Please note that you do not automatically download the whole dataset when selecting a main dataset of interest. You still need to select single variables (see step 6).

For our example, we are interested in Antidiscrimination policies and violent conflict. Hence, we choose the Complab MIGPOL IMPIC Antidiscrimination Dataset as our main dataset of interest.

Start typing and select your main dataset of interest.

Dataset Unit: A Dataset Unit, e.g., Country-Year, describes the level at which observations for a dataset are collected. Observations are stored as rows in a table. In order to find a specific observation, e.g., information on a specific country for a given year, special table columns are needed as identifiers. Comparable to page numbers in a book, these columns help us find the location of the table row that contains the values for each variable of interest for a given observation i.e., a given country and year. The information necessary to identify these rows may be stored in a single or in a combination of several identifier columns. In the most common example for datasets that have the Country-Year Dataset Unit, the country and year information is each stored in a separate column.

3. Select Output Unit

The selected Output Unit determines the identifiers on which your chosen variables are merged. The Output Unit is recommended based on the chosen main dataset of interest. This is however just a recommendation, it can be freely chosen by the user. You have the option to choose any Output Unit in which variables from your main dataset of interest are available in.

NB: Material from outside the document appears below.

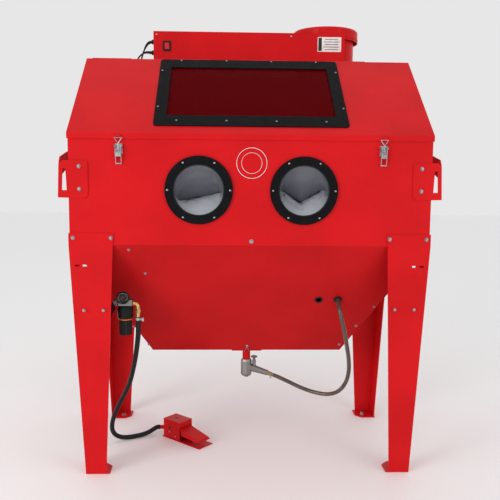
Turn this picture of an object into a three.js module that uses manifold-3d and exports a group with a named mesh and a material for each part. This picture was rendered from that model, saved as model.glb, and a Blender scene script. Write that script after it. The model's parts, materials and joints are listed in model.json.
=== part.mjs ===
// A free-standing sandblast cabinet: a folded sheet chamber with a sloping window lid, glove ports
// and a hopper, on four tapered angle legs, with its dust collector, air regulator, foot pedal
// and media metering valve.
// Millimetres, +Z up, +X to the operator's right, +Y from the operator to the back.
import * as THREE from 'three';
import { ConvexGeometry } from 'three/addons/geometries/ConvexGeometry.js';
import { mergeVertices } from 'three/addons/utils/BufferGeometryUtils.js';
import Module from 'manifold-3d';

const wasm = await Module();
wasm.setup();

// Driving dimensions of the chamber. In this file Y = 0 is the front face of the chamber.
const bodyWidth = 1150;
const bodyDepth = 650;
const sheet = 1.5; // wall of every folded sheet
const gap = 0.3; // clearance left between two pieces that touch
const chamberBottom = 775;
const roofTop = 1400;
const halfWidth = bodyWidth / 2;
const innerHalf = halfWidth - sheet;

// The lid's outer face runs from its front fold up to its hinge edge.
const lidFoldY = -3.3;
const lidFoldZ = 1127;
const lidLength = 444;
const lidHalf = halfWidth + 3.3;
const lidFlangeDrop = 18;
const lidAngle = Math.atan2(281.5, 344);
const rimDepth = 9; // the chamber's sloping rim lies this far under the lid's outer face
const rimWidth = 14;

// Hinge barrel along the lid's back edge, placed in the lid's own frame.
const hingeAlong = 449;
const hingeDepth = 7.5;
const barrelRadius = 4.2;
const pinRadius = 2;
const knuckleCount = 8;
const knuckleSpan = 1120;

// Window and glove ports.
const windowCentreAlong = 240;
const windowFrameSize = [626, 400];
const windowOpeningSize = [548, 293];
const portSpacing = 334;
const portHeight = 951;
const portHoleRadius = 82;

// Hopper, legs and collector.
const hopperBottom = 355;
const hopperFloorHalf = 348;
const hopperFloorFront = 300;
const hopperFloorBack = 350;
const legTop = 813;
const legThickness = 3;
const footInset = 34;
const drumCentre = [340, 790];
const drumRadius = 119;
const collectorTop = 1570;
const collectorFront = bodyDepth + 1;

// The whole object's box is centred on the origin, so the front face lies this far forward of it.
const frontSetback = 457.25;

const red = { color: 0xc41a20, roughness: 0.35, metalness: 0.0 };
const finishes = {
  powder_red: red,
  hopper_red: { color: 0xb0161b, roughness: 0.4, metalness: 0.0 },
  satin_black: { color: 0x15161a, roughness: 0.45, metalness: 0.1 },
  black_plastic: { color: 0x111114, roughness: 0.5, metalness: 0.0 },
  galvanised: { color: 0xa9abad, roughness: 0.35, metalness: 0.9 },
  zinc_cast: { color: 0x8f8c88, roughness: 0.5, metalness: 0.7 },
  glass: { color: 0x3a0608, roughness: 0.05, metalness: 0.0, transparent: true, opacity: 0.5 },
  rubber_black: { color: 0x17171a, roughness: 0.7, metalness: 0.0 },
  glove_rubber: { color: 0x7f878f, roughness: 0.45, metalness: 0.0 },
  hose_clear: { color: 0x8a6f60, roughness: 0.3, metalness: 0.0 },
  lead_black: { color: 0x101012, roughness: 0.55, metalness: 0.0 },
  filter_paper: { color: 0xd8d2c0, roughness: 0.9, metalness: 0.0 },
  lamp_white: { color: 0xe8eaec, roughness: 0.4, metalness: 0.0 },
  red_plastic: { color: 0xd02018, roughness: 0.3, metalness: 0.0 },
};

const group = new THREE.Group();
group.position.y = -frontSetback;

// --- helpers -------------------------------------------------------------------------------------

function part(name, finish, geometry) {
  const mesh = new THREE.Mesh(geometry, new THREE.MeshStandardMaterial(finishes[finish]));
  mesh.name = name;
  group.add(mesh);
  return mesh;
}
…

As our main dataset of interest is a Country-Year Dataset from the Complab project, we are suggested to use the Complab Country-Year format for our analysis. In addition to the suggested format, we can see all other formats in which data from this dataset is available. We decide that the UCDP Conflict-Location-Year format is more suitable for our analysis, and choose that one instead.

The suggested format (i.e., Output Unit) is the original unit of analysis of the main dataset of interest. This means that in this format, variables from your selected dataset did not need to be modifies for a merge, and all observations are thus available without information loss.

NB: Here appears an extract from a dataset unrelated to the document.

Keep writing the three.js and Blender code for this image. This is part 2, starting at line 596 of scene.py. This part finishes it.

The drop-down menu shows all formats in which variables from your main dataset of interest are available.

What is the suggestion based on?
If you select the QoG Standard TS dataset as the main dataset of interest, we assume that most of the variables you want to download are from that dataset. Hence, you are recommended to select the QoG Country-Year Output Unit as this is the original unit of this dataset and all its variables will be available in their original form when downloaded in this unit. Variables from other datasets are merged based on the country and year identifiers in the QoG Country-Year unit.

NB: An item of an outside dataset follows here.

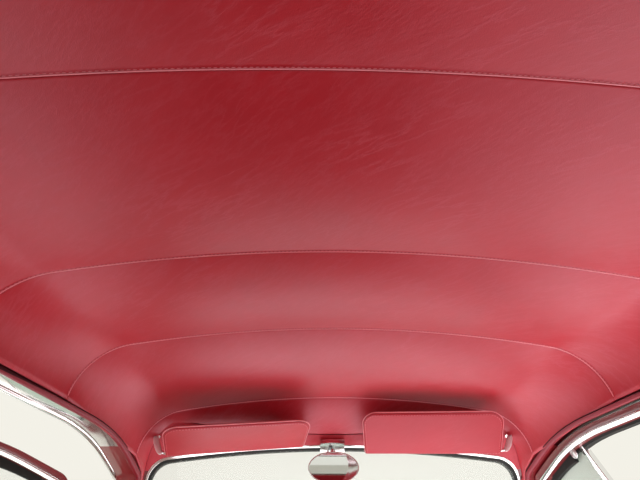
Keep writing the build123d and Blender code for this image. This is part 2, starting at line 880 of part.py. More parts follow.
# Rear-view mirror: bracket and stem, swivel block, shell with ears, glass
mirror_back = Plane((mirror_x, mirror_back_y, mirror_z), x_dir=(1, 0, 0), z_dir=(0, -1, 0))
mirror_face = mirror_back.offset(mirror_shell_depth)
mirror_pin = Axis((mirror_x, mirror_stem_y, mirror_z), (1, 0, 0))
plate_box = Box(2 * mirror_plate_half, 2 * beyond, mirror_plate_high - mirror_plate_low)
plate_box = plate_box.moved(Location((mirror_x, 0, (mirror_plate_high + mirror_plate_low) / 2)))
plate_slab = windscreen_band(
    -frame_inside - garnish_depth - mirror_plate_depth,
    -frame_inside - garnish_depth,
)
plate = cut_from(plate_slab, keep=[plate_box, under_lining])
swivel_low = mirror_z - swivel_height / 2
with BuildPart() as mirror_bracket:
    with BuildSketch(Plane((mirror_x, mirror_stem_y, swivel_low - stem_flange_height))):
        Circle(stem_flange_radius)
    extrude(amount=stem_flange_height)
    with BuildSketch(Plane((mirror_x, mirror_stem_y, swivel_low))):
        Circle(mirror_stem_radius)
    extrude(amount=mirror_stem_top - swivel_low)
    add(plate)
finish(mirror_bracket.part, "mirror_bracket")

with BuildPart() as mirror_swivel:
    with BuildSketch(Plane((mirror_x, mirror_stem_y, swivel_low))):
        Rectangle(swivel_width, swivel_width)
        Circle(mirror_stem_radius + swivel_play, mode=Mode.SUBTRACT)
    extrude(amount=swivel_height)
    pin_reach = swivel_width / 2 + ear_gap + ear_thickness
    for way in (-1, 1):
        cheek_x = mirror_x + way * swivel_width / 2
        with BuildSketch(Plane((cheek_x, mirror_stem_y, mirror_z), z_dir=(way, 0, 0))):
            Circle(swivel_pin_radius)
        extrude(amount=pin_reach - swivel_width / 2)
finish(mirror_swivel.part, "mirror_swivel")

with BuildPart() as mirror_shell:
    with BuildSketch(mirror_back):
        Ellipse(mirror_half_width, mirror_half_height)
    extrude(amount=mirror_shell_depth)
    with BuildSketch(mirror_face):
        Ellipse(mirror_half_width - mirror_glass_rim, mirror_half_height - mirror_glass_rim)
    extrude(amount=-mirror_glass_depth, mode=Mode.SUBTRACT)
    for way in (-1, 1):
        ear_x = mirror_x + way * (swivel_width / 2 + ear_gap)
        with BuildSketch(Plane((ear_x, 0, 0), x_dir=(0, 1, 0), z_dir=(way, 0, 0))):
            with Locations((mirror_stem_y, way * mirror_z)):
                Circle(2 * swivel_pin_radius)
            with Locations(((mirror_stem_y + mirror_back_y) / 2, way * mirror_z)):
                Rectangle(mirror_stem_y - mirror_back_y, 4 * swivel_pin_radius)
            with Locations((mirror_stem_y, way * mirror_z)):
                Circle(swivel_pin_radius + swivel_play, mode=Mode.SUBTRACT)
        extrude(amount=ear_thickness)
finish(mirror_shell.part.rotate(mirror_pin, mirror_dip), "mirror_shell")

with BuildPart() as mirror_glass:
    with BuildSketch(mirror_face):
        Ellipse(mirror_half_width - mirror_glass_rim, mirror_half_height - mirror_glass_rim)
    extrude(amount=-mirror_glass_depth)
finish(mirror_glass.part.rotate(mirror_pin, mirror_dip), "mirror_glass")
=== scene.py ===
"""Dresses the lined roof section of a closed car, seen from inside under its headlining.

Metres, +X to the car's right, +Y to its front, +Z up, floor at the cut plane. The pieces' sizes below are in
millimetres, and those of the camera, the lamps, the floor and the bright strip are in metres.
"""

import functools
import math

import bmesh
import bpy
from mathutils import Matrix, Vector


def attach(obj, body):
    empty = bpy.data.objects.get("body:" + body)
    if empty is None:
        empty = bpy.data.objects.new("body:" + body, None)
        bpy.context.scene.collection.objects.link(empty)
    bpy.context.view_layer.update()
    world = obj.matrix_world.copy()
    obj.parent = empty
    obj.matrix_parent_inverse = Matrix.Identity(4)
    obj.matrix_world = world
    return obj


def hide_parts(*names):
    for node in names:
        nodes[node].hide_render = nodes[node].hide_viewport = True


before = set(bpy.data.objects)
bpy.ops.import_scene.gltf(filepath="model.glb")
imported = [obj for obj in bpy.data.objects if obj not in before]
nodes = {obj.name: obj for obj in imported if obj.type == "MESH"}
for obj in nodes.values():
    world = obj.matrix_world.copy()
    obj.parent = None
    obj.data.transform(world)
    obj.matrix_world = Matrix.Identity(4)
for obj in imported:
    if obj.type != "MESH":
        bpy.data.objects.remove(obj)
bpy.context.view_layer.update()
MM = 0.001
IN_METRES = Matrix.Scale(MM, 4)
UP = Vector((0, 0, 1))
AHEAD = Vector((0, 1, 0))
BACK = Vector((0, -1, 0))

# Lining arches: y, half width, height where the side turns upright, crown height, shoulder radius
LINING_ARCHES = (
    (70.0, 518.0, 152.0, 238.0, 75.0),
    (-30.0, 497.0, 206.0, 318.0, 75.0),
    (-66.0, 491.0, 232.0, 348.0, 78.0),
    (-133.0, 491.0, 256.0, 398.0, 110.0),
    (-420.0, 552.0, 301.0, 457.0, 118.0),
    (-670.0, 614.0, 311.0, 486.0, 126.0),
    (-1015.0, 674.0, 310.0, 503.0, 128.0),
    (-1340.0, 690.0, 308.0, 500.0, 126.0),
    (-1660.0, 664.0, 298.0, 472.0, 120.0),
    (-1900.0, 620.0, 290.0, 412.0, 110.0),
    (-2060.0, 590.0, 282.0, 372.0, 85.0),
)
LINING_SEAMS = (-133.0, -420.0, -670.0, -1015.0, -1340.0, -1660.0)
SEAM_PAIRS = tuple(zip(LINING_SEAMS, (*LINING_SEAMS[1:], None)))
CROWN_SHARE = 0.76
NORMAL_STEP = 0.004

# Sewn covers: their rows of faces near a seam, sag between the bows, groove, hem and flat cut
LINING_THICKNESS = 2.4
PANEL_DIP = 12.0
FULL_DIP_SPAN = 300.0
DIP_FADE_POWER = 12
COVER_COLUMNS = 150
EDGE_ROWS = (0.0, 0.5, 1.1, 1.8, 2.6, 3.6, 5.0, 7.5, 12.0, 20.0)
EDGE_ROOM = 5
MIDDLE_ROWS = 26
GROOVE_REACH = 3.6
GROOVE_DEPTH = 2.4
HEM_REACH = 5.0
HEM_RISE = 0.9
HEM_EDGE = 1.1
CUT_LENGTH_LINES = 20
CUT_LENGTH_STEPS = 40
CUT_WIDTH_STEPS = 80
CUT_WIDTH_STATIONS = (0.02, 0.5, 0.98)

# Stitches and welts along the seams; their reach is a share of the half width
STITCH_PITCH = 7.0
STITCH_LENGTH = 5.4
STITCH_WIDTH = 1.1
STITCH_INSET = 3.4
STITCH_LIFT = 0.2
STITCH_REACH = 0.985
STITCH_STEPS = 400
WELT_INSET = 1.2
WELT_STAND = 0.5
WELT_RADIUS = 1.1
WELT_REACH = 0.99
WELT_STEPS = 240
TUBE_RESOLUTION = 2

# Windows that the lining ends at, as the solids have them: y, rake, bow, facing, depth of the lining's end
HEADER_HEIGHT = 300.0
WINDSCREEN = (0.0, 40.0, 1600.0, 1, -14.3)
REAR_WINDOW = (-1950.0, 38.0, 1500.0, -1, -24.3)
WINDSCREEN_SEARCH = (-100.0, 69.0)
REAR_SEARCH = (-2059.0, -1700.0)
SEARCH_HALVINGS = 24

# Rounding of the solids' copies
MERGE_METRES = 0.00002
FLAT_ANGLE = 0.6
SHARP_ANGLE = 30.0

# Sun visors: rod's inner end, its outer end, lift of the blade
VISOR_RODS = {
    "left": ((-84.0, -52.5, 301.7), (-441.0, -109.7, 267.8), 12.0),
    "right": ((80.0, -52.0, 285.4), (434.0, -109.8, 272.5), 30.0),
}
VISOR_HEIGHT = 130.0
VISOR_BELOW_ROD = 9.0
VISOR_THICKNESS = 15.0
VISOR_TAPER = 0.72
VISOR_FILLING = 0.93
VISOR_CROWN = 0.6
VISOR_CORNER = 38.0
VISOR_ROD_CORNER = 5.0
VISOR_CORNER_STEPS = 10
VISOR_OUTER_GAP = 11.0
VISOR_BLIND_END = 1.0
VISOR_RIM = 7.0
VISOR_COLUMNS = 70
VISOR_ROWS = 30
VISOR_MERGE = 0.05
PIPING_RADIUS = 1.9
PIPING_GROWTH = -0.6
VISOR_STITCH_GROWTH = -6.0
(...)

Which Output Unit should I choose?
To choose the right Output Unit, you first need to decide in which format you want to retrieve the data. Demscore offers several formats which includes, but are not limited to, the following:

  • Country-Year
  • Cabinet
  • Country/Regional
  • Conflict
  • Other

A list of available Output Units can be found on the output unit selection page.

Output Unit: An Output Unit, e.g., QoG Country-Year, is defined as an output format in which variables can be retrieved from one or more datasets through a strictly defined output grid. A unit table defining this output grid contains unit identifier columns with u_ prefixes and the table is sorted based on these unit identifier columns and has a fixed number of rows. An Output Unit has specific definitions for the level at which observations are presented, e.g., country definitions. For example, variables from a QoG dataset may have been collected under QoG country definitions, but in Demscore can also be retrieved through a V-Dem Output Unit which follows V-Dem country definitions.

4. Choose a file format

Now you can choose the file format in which you want to retrieve your dataset. You have the option to download your dataset as a .csv, .rds (R) or .dta (STATA) file.

5. Unit columns and empty rows

Include Unit Columns

We recommend including unit columns as they identify rows in the customized dataset you download. You can select additional identifier variables (e.g., country and location) from the original datasets you download variables from, however, these dataset-identifiers might not cover all rows in the Output Unit.


Exclude empty rows


You can choose to include or exclude the rows for which no non-missing observation from the chosen variables has a match in the selected Output Unit, i.e., rows that only have missing observations. Excluding empty rows might be a good option if you choose variables that only have very few observations in your chosen Output Unit. It however means that you might not be able to easily column-bind your dataset with another dataset downloaded in the same Output Unit at a later point, as the number of rows will differ. In this case you would need to merge based on the unit identifiers.

This option excludes all rows that, except in the unit identifier columns:

  1. ONLY contain the DEMSCORE default value for missing from merge (code -11111), or
  2. ONLY contain true missing values (i.e., NAs), or
  3. ONLY include either true missing values (NAs) or the code -11111.

The rows are thus only excluded if all values are either -11111 or NA.

Unit Columns: Unit columns are based on the columns that constitute a Dataset Unit. They are added to the original dataset and marked by a unit prefix (consisting of a u_ and the dataset unit name) before the original variable name. Unit columns can contain slightly modified data, e.g., NAs are replaced by a default value. Sometimes we add additional columns to the unit table, for instance if a dataset includes both a country_id column with a numeric country code, we add the variable storing the full country name to the unit table as well for better readability.

6. Select variables

We display the variable label as well as the Demscore internal long tag for each variable (in parenthesis) The first part of the tag in parenthesis indicate which dataset the variable comes from, e.g., from qog_ei_ccci_em you can derive that the variable originated from the dataset that has the tag “qog_ei”, which corresponds to the QoG Environmental Indicators Dataset.

For our example, we select several variables relating to our topics of interest, antidiscrimination policies and violent conflict. In addition to that, we add two possible control variables. Once we have finalized our variable selection, we can click "Generate dataset", and both the dataset as well as a customized codebook containing information on our selected variables will be generated.